Я не многое успела понять за те несколько дней, что провела здесь — не то состояние, чтобы слушать досужие сплетни. Однако абсолютно все знали, что наша директриса не из местных. Приехала не то из-под Москвы, не то откуда-то там еще... Очень уж сладкие условия создавал Павел l для русских дворян и помещиков, решивших переехать сюда. По правде говоря, мой дед и сам из приезжих. Но перебрался в Минскую губернию почти сразу после второго раздела Речи Посполитой еще при Екатерине ll. Тогда у него на руках уже осталась четырехлетняя внучка. Но я совершенно не помню ни путешествия, ни того, что происходило до него.

Всю сознательную жизнь считала своими домом Минск.
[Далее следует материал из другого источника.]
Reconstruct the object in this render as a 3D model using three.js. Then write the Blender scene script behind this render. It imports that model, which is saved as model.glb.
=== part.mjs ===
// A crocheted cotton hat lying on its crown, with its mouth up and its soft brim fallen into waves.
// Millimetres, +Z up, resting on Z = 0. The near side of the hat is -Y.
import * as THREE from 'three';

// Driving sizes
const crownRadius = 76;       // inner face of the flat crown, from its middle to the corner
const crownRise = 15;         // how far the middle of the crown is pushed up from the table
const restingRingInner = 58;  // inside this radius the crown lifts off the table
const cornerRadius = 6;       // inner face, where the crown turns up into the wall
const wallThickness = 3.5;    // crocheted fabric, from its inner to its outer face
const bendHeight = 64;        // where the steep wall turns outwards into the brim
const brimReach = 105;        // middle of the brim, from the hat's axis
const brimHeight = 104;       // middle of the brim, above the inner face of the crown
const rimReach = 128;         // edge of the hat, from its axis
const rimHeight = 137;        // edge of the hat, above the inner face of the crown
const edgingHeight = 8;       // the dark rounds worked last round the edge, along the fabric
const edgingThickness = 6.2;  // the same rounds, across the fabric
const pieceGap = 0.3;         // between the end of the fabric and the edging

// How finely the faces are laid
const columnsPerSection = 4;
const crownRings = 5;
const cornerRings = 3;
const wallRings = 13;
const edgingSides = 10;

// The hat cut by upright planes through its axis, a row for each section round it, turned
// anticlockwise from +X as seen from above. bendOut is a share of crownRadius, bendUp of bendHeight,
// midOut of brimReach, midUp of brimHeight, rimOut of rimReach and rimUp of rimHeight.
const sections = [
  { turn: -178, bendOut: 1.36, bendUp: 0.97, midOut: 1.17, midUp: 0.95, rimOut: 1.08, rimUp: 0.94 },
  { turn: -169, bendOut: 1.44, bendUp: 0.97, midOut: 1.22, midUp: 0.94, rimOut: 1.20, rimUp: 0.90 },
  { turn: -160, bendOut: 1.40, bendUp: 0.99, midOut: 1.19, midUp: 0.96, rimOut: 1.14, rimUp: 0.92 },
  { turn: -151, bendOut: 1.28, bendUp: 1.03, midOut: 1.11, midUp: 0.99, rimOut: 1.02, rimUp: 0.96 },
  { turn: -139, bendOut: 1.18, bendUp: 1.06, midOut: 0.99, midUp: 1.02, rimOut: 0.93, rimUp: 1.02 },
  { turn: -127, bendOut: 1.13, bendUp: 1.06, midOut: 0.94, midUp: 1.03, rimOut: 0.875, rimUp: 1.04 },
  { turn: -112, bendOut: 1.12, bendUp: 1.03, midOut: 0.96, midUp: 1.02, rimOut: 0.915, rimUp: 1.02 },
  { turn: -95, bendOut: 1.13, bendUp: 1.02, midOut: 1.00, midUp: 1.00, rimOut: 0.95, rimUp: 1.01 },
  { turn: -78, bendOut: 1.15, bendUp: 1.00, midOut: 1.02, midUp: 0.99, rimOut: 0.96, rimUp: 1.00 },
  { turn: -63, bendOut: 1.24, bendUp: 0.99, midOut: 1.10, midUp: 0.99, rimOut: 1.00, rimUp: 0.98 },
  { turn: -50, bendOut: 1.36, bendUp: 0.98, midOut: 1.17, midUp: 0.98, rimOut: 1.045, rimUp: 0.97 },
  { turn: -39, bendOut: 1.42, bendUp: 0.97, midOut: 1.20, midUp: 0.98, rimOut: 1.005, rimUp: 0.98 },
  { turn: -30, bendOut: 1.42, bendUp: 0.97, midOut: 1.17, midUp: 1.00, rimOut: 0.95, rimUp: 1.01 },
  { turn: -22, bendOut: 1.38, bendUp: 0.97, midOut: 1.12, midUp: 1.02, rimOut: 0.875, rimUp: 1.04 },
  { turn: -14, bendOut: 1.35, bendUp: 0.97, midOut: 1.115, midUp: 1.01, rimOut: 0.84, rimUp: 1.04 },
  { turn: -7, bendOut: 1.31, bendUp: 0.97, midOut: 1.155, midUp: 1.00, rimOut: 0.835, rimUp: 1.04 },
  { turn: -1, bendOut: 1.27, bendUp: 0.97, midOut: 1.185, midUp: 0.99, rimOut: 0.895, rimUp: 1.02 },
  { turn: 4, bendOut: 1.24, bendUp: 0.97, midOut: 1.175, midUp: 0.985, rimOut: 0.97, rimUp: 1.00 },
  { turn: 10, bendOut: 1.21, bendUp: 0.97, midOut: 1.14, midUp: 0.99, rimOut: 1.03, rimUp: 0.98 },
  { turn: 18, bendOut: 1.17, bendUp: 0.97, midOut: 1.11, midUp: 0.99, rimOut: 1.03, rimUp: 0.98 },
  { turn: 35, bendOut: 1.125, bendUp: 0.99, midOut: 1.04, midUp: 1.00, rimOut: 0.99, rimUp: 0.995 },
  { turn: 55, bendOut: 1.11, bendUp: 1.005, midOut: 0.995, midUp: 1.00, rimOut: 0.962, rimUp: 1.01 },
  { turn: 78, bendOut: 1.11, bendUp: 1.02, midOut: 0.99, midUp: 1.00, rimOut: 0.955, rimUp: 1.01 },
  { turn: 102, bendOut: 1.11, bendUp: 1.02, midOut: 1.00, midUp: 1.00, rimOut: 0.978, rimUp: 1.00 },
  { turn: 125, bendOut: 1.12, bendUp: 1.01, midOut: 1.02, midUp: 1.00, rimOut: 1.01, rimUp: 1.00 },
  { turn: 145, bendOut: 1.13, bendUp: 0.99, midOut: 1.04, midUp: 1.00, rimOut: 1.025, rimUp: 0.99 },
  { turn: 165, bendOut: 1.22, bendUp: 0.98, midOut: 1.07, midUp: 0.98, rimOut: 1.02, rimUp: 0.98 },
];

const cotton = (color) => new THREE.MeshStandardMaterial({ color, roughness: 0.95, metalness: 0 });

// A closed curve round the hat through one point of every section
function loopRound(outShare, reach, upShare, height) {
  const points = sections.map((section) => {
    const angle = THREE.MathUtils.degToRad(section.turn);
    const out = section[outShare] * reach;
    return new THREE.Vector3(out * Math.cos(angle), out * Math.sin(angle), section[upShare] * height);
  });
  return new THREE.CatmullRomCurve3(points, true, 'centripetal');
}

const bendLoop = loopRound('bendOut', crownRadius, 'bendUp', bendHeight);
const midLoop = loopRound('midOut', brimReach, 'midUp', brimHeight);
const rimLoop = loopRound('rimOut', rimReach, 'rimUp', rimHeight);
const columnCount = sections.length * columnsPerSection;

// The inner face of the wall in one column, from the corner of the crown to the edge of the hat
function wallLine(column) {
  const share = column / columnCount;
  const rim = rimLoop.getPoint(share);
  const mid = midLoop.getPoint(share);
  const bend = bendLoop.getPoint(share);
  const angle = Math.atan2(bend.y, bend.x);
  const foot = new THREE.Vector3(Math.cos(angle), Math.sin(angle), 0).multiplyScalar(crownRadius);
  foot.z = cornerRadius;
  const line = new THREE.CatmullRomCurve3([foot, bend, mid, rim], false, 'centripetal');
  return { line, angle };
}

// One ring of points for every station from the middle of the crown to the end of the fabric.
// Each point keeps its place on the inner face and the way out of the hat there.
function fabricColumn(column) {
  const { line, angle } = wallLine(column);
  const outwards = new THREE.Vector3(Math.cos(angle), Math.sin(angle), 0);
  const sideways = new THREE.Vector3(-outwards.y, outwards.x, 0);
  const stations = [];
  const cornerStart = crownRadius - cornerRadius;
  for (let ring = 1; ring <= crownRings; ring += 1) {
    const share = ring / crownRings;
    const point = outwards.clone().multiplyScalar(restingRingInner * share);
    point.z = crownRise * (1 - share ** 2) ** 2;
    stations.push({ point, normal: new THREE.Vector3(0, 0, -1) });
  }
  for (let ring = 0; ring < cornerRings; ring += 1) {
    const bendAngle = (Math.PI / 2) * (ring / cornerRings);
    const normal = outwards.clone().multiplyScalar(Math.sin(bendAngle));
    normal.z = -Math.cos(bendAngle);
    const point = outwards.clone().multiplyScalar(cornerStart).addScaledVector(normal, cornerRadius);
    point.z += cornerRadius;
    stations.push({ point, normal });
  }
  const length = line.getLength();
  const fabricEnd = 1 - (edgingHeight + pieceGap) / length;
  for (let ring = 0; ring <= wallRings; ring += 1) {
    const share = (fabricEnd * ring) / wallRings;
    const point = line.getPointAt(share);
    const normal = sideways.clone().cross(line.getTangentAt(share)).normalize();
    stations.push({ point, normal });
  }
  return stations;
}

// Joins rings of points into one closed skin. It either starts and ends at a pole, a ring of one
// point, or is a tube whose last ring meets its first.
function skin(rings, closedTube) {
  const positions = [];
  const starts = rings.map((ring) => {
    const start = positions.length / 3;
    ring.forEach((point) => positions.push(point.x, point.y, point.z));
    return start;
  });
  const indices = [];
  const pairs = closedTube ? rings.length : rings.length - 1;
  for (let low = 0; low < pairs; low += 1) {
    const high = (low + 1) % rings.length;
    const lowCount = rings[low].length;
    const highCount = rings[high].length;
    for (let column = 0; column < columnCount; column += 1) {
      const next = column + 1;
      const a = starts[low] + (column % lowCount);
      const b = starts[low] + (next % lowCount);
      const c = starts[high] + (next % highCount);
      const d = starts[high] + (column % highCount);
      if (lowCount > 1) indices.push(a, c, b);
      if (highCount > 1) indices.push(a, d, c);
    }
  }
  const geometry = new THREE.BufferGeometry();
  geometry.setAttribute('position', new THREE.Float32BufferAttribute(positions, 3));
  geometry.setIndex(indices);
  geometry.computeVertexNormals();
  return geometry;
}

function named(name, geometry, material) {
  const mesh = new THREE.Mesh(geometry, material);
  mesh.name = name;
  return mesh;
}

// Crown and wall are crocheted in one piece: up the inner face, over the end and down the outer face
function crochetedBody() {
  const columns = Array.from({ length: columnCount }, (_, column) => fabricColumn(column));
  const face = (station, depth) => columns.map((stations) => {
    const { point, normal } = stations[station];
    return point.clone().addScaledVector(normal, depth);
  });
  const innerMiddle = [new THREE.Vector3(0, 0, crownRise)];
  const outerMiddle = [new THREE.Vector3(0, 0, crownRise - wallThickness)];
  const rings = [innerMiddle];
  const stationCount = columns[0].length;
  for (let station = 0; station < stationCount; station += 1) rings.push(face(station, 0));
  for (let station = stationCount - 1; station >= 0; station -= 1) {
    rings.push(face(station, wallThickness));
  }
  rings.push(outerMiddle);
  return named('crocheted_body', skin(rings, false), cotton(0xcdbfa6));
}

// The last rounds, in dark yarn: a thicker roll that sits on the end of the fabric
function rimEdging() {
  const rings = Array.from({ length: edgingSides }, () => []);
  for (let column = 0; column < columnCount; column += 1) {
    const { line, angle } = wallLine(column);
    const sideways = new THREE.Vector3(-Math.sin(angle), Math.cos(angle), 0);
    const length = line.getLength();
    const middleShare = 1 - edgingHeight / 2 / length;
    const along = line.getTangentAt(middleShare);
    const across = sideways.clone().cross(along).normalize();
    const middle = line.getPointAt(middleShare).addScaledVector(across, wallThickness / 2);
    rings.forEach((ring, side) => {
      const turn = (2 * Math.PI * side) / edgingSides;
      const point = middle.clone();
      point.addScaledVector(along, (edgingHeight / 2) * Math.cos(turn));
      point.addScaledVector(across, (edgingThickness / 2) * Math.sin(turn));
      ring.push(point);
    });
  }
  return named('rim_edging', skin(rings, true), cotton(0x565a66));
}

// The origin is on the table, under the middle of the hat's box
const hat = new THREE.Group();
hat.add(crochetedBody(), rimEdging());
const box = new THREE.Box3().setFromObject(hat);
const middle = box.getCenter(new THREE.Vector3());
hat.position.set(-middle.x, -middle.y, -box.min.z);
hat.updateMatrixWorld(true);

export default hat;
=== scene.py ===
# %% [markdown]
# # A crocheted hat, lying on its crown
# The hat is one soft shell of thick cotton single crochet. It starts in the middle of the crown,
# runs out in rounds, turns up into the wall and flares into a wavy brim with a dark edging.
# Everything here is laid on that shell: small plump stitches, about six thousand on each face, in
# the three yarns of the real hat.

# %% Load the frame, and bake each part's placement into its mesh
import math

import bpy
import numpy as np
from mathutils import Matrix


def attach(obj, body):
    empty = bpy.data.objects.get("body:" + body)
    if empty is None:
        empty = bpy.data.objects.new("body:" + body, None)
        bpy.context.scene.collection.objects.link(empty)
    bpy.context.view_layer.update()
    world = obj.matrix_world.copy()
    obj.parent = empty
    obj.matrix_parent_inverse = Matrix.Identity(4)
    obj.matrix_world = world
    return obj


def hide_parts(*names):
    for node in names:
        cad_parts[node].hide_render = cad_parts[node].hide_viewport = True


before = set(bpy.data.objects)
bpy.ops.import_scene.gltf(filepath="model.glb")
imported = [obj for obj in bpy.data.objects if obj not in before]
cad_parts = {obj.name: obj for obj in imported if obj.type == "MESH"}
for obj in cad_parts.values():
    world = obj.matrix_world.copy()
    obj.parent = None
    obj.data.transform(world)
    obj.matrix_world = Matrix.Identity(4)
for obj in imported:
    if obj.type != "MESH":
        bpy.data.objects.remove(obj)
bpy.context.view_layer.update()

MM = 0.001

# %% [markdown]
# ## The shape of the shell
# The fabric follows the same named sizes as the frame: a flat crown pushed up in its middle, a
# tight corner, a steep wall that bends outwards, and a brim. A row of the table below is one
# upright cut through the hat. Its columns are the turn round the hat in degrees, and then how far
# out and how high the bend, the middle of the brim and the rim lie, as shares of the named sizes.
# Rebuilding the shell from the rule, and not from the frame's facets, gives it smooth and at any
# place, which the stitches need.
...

Наш небольшой каменный особняк в самом городе, который всегда был моей крепостью. И фольварк[1], где расположилась фабрика по производству сахара. Дед был прогрессивным помещиком, и когда в тысяча семьсот девяносто девятом году прошли первые успешные испытания по переработке сахарной свеклы, он сразу же нащупал в этой сфере золотую жилу... Большая часть из тех пятисот десятин земли, что принадлежали нашей семье, засеивалась этим корнеплодом. А теперь... Что будет с фольварком, пока я нахожусь вдали от него?
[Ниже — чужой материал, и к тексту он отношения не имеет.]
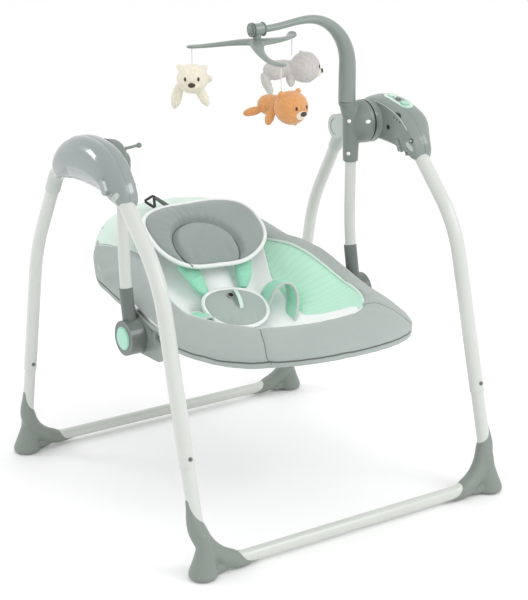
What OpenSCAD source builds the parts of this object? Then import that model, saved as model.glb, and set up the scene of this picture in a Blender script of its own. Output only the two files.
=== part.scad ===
// Electric baby swing on a folding tubular frame.
// Origin: on the floor, midway between the four feet. +Z is up, +Y is the head end,
// -Y the foot end, +X the motor side and -X the idler side.
// All sizes are millimetres and degrees.

/* [Frame] */
// Distance from the middle to each leg plane
leg_x = 326; // [318:1:334]
// Distance from the middle to each floor bar
foot_y = 337; // [332:1:342]
// Height of the floor bar centre lines
bar_z = 17.5; // [16:0.5:19]
// Lean of the front legs from vertical
front_lean = 14.6; // [14:0.1:15.2]
// Lean of the rear legs from vertical
rear_lean = 11.2; // [10.6:0.1:11.8]
// Outer diameter of the upper front legs
front_leg_d = 28; // [27.6:0.1:28.2]
// Outer diameter of the front base tube
front_base_d = 25; // [24:0.5:25]
// Outer diameter of the upper rear legs
rear_leg_d = 25; // [24.6:0.1:25.2]
// Outer diameter of the rear base tube
rear_base_d = 22; // [21:0.5:22]
// Centre-line radius of the floor bends
floor_bend_r = 90; // [86:1:94]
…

Могла ли я управлять им? Да! Дед отлично меня натаскал. Однако Захарий Яковлевич Корнеев, наш губернатор, считал по-другому. До своих двадцати одного года или пока не выйду замуж, я не имела права не только вмешиваться в экономические дела поместья, но, как оказалось, и жить в нем! Естественно, все только для моего же благополучия. Негоже несовершеннолетней незамужней девице жить одной. Это больно вдвойне: потерять не только горячо любимого деда, но и дом... Всех тех, кто окружал меня. Пусть кто-то скажет, что это всего лишь крепостные, но для меня они были семьей. Моя няня Агафья, тетка Марья, наша кухарка, дед Прохор… Рабочие на фабрике. Я знала каждого из ста сорока трех душ, которыми теперь владела единолично. И все же не могла быть там. Справится ли управляющий, назначенный губернатором в мое отсутствие, со своими обязанностями? Не погубит ли производство, такими стараниями поднятое дедом? Я сжала кулаки.

Направляясь к директрисе, вспомнила недавний разговор с губернатором. На глаза навернулись слезы. Всегда такой обходительный на приемах, которые иногда устраивал мой дед, этот человек не хотел меня слушать!

Дедушку убили не дикие животные, как звучало в официальной версии. Он чувствовал себя в лесу как дома! В какой-то степени лес и был для него вторым домом. Нет, ни волки, ни медведи не сотворили бы с ним такое. Это сделали люди!

Его хоронили в закрытом гробу и даже не дали попрощаться. Я не видела, что с ним стало. Но догадывалась, поэтому сама не рвалась открыть крышку. Уж лучше я запомню его высоким, полностью седым, но еще вовсе не старым мужчиной с коньячного цвета внимательными глазами, чем искалеченным мертвым телом. Его видела моя няня. Ее состояния после того мне хватило, чтобы сделать два вывода. Первый: не нужно на это смотреть. Второй: деда убили намеренно.

Я уже подходила к кабинету директрисы, когда увидела, что дверь приоткрыта.

— Страшная смерть, — донесся смутно знакомый мужской голос. Я замерла, пытаясь припомнить, откуда его знаю.

— Следователь сообщил, что его убили хищные звери, — сказала директриса.

— Видите ли, Наталья Федоровна, я мог бы сказать о том же, если бы не его руки…

— А что с ними? — перебила женщина.

Мужчина несколько секунд молчал, будто собирался с мыслями.

— Это скорее какая-то невероятно быстро прогрессирующая болезнь, хотя я за десятки лет практики с такой не сталкивался.